In The Edisto Island Mysteries, my largest and most popular series, Police Chief Callie Morgan manages the island town of Edisto Beach, actually located in the southern end of the state. The setting is rich with nature since this area is far from developed like the average tourist beach. There’s jungle, boggy marsh, and deep ocean for all sorts of debauchery, and along with the setting comes senses galore. The vinegary scent of Carolina pluff mud against the brine of the sea. Humidity you can drink and temperatures that cook you red and peeling. The salty taste of shrimp and the bite of a heavy-handed gin and tonic on a hot August evening.
My newest series is The Craven County Mysteries, somewhat similar to Karin Slaughter’s Grant County Series in that everything happens in one community, allowing the reader to become personally invested in its people, places, and style of living. The protagonist Quinn Sterling is not only a private investigator, but she is “the last heir in the oldest family in the oldest county in South Carolina.” Circumstances tore her from her FBI dream and into the role of owner and manager of a 3,000-acre pecan dynasty in the dark, humid Lowcountry. That 300-year-old farm is wrought with incredible sensory stimulation along with the black-water Edisto River snaking its border.

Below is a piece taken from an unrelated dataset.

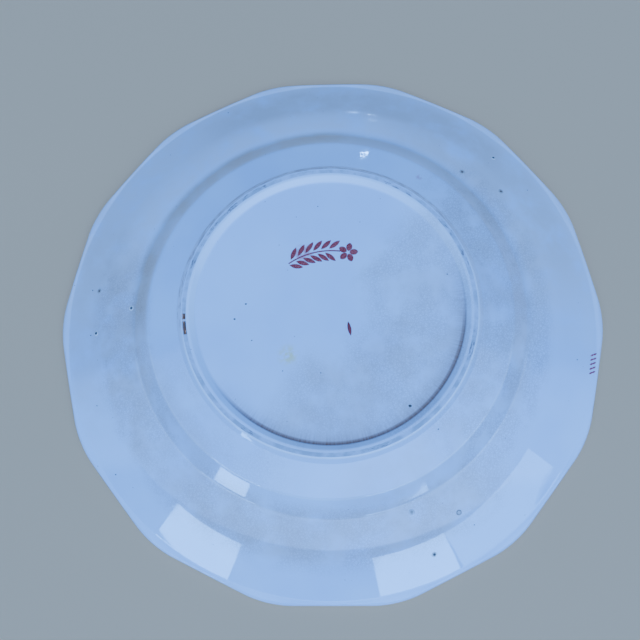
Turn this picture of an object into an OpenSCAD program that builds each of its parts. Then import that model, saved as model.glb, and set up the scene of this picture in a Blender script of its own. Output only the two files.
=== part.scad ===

I write what I love to read . . . a story sunk into a world I can disappear into, become intimate with, and feel the gist of coming home when I pick up the next book in the series. And from the comments of readers, they seem to love the familiarity just like I do.
C. Hope Clark’s latest releases are Murdered in Craven and Burned in Craven, books 1 and 2 in The Craven County Mysteries. Hope lives on the banks of Lake Murray in central South Carolina when she isn’t walking the state’s Edisto Island beach. She lives with her husband, a retired federal agent, and two dachshunds, and her previous career in agriculture as a financial manager and subsequent internal investigator and director comes out in her tales. She has more books under contract and will write South Carolina mysteries until she can write no more. Hope is also founder of FundsforWriters.com, selected by Writer’s Digest for its 101 Best Websites for Writers for 20 consecutive years, and freelances in Writer’s Digest books, magazine, and online events. www.chopeclark.com / www.fundsforwriters.com
Buy Links:
Murdered in Craven –
Amazon – https://amzn.to/3EaPwoH
BN – https://www.barnesandnoble.com/w/murdered-in-craven-c-hope-clark/1140504992
Autographed copies – http://www.chopeclark.com
Burned in Craven –
Amazon – https://amzn.to/32fRPtp
BN – https://www.barnesandnoble.com/w/burned-in-craven-c-hope-clark/1140505085
Autographed copies – http://www.chopeclark.com
Thanks for dropping by today. You make some excellent points about setting and how you integrate it into your works so it truly becomes character in its own right.
Thanks, Debra. I’m a firm believer in setting being a major aspect of storytelling. I appreciate you letting me explain.
Hi, I love it when the setting is described really good and it makes me sink right into it. I enjoyed reading your post. Thank you so much. Have a great week and stay safe.
Thanks, Alicia! You stay safe as well.
Alicia, it really is rare when one handles setting as well as Hope does.
I love all Clark’s series but my favorite is the Edisto Island one. She has made that setting so real and enticing, it is now on my bucket list of places I want to visit – not for just a day or two but for a week or two at least. I wonder if I’ll be disappointed to discover that the police chief is not named Callie Morgan?
Callie isn’t the Police Chief? Are you sure?
Some great points and I couldn’t agree more about the role of setting. I just rereleased a mystery set in Wyoming cattle country. The prairie land is as much a character as the human characters, critical to the plot and the characters’ behavior.
Exactly, Bruce. That’s the point Hope makes and is evident in her books as well as in many written by others like Tony Hillerman, C.J. Box, etc.
I love the term “destination mysteries.” My destination has been Bishop Hill, IL for 3 books now, and am thinking about the next one.
It’s fun to think ahead to a place you’ve fallen in love with.